Tomándose licencias sobre los hechos reales, La virgen roja se esmera en los detalles del diseño de producción -las corralas chulapas, o la caligrafía en las notas de los amantes- así como en la narración de la trama -en el Ateneo solicitando un aseo femenino porque nunca antes se había necesitado, y en esos planos de la proclamación de la República que terminan llegando al Congreso-. En la banda sonora, Guillermo Galván y Juan Manuel Latorre, que vuelve a colaborar tras Teresa -último filme de Ortiz- con esa música inquietante y envolvente que no se excede en presencia y es soberbia cuando se escucha. También la fotografía de Pedro J Márquez, destacando la secuencia del paso de la noche a rozar la madrugada, con Aurora en alerta y duermevela.

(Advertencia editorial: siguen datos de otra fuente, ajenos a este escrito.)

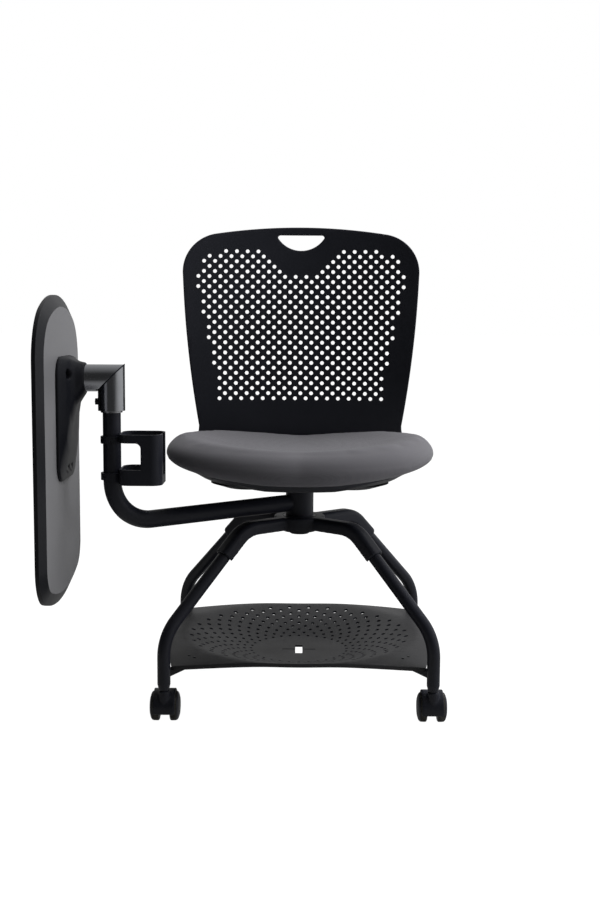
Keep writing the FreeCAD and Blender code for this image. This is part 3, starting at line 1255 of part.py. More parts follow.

La historia ya había sido contada en 1977 por Fernando Fernán Gómez con Mi hija Hildegart, basada en el libro de Eduardo de Guzmán -quien llevó la crónica del caso-, donde el protagonismo absoluto es para la madre, de ahí el título, relatando el crimen entre flashbacks y en el juicio posterior que ocupa la mayor parte del largometraje (Aurora Rodríguez Carballeira fue condenada a 26 años de cárcel que cumplió en el manicomio de Ciempozuelos donde murió en 1955), y no hace tanto que el suceso volvió al presente con La madre de Frankenstein, magnífica novela de Almudena Grandes (2020) que recupera al personaje en tiempos de posguerra e incipiente psiquiatría, siendo llevada al teatro hace un par de años en un fantástica adaptación con Blanca Portillo encarnando a la matriarca asesina.
Sin embargo es ahora y gracias a Ortiz cuando se pone el foco en la hija -la única vez-, cediendo incluso su apodo al título del trágico cuento que se estrena, La virgen roja, trascendiendo de psicopatías y tendencias de true crime para homenajear a quien realmente lo merece, a Hildegart, a esa víctima de un sacrificio de-mente y de sangre.
Y devolviéndola a la vida en la pantalla encontramos a Alba Planas transmitiendo toda la inocencia, rabia, ternura y rebeldía que requiere su papel, frente a Najwa Nimri en un personaje que es de lo mejorcito de su carrera – porque si todavía hay una generación que se acuerda de la gran interpretación de Amparo Soler Leal como Aurora, la de Portillo es memorable para la escena española, y la de Nimri es ya inolvidable con esa mirada contradictoria y paranoica, desplegando un sinfín de sentimientos con profunda contención. Completa el reparto Patrick Criado, perfecto como el anarquista enamorado, Aixa Villagrán haciendo de la estupenda criada cómplice y Pepe Viyuela siendo Guzmán, en un rol dramático de ovación. 

Cuentan que Hildegart pervivió en lo fantasmal durante mucho tiempo.
La virgen roja consigue resucitarla, reivindicando su figura y su espíritu -presente en el Ateneo de Madrid, donde entrevistamos a la directora y a la joven coprotagonista-. 

Alba Planas (Hildegart) y Paula Ortiz, directora de La virgen roja
Alba Planas (Hildegart) y Paula Ortiz, directora de La virgen roja

Presentada en SSIFF, el filme estará disponible en Prime Video después de su paso por salas de cine.
Sea de una forma u otra, no dejen de descubrir (a) La Virgen Roja y toda su historia.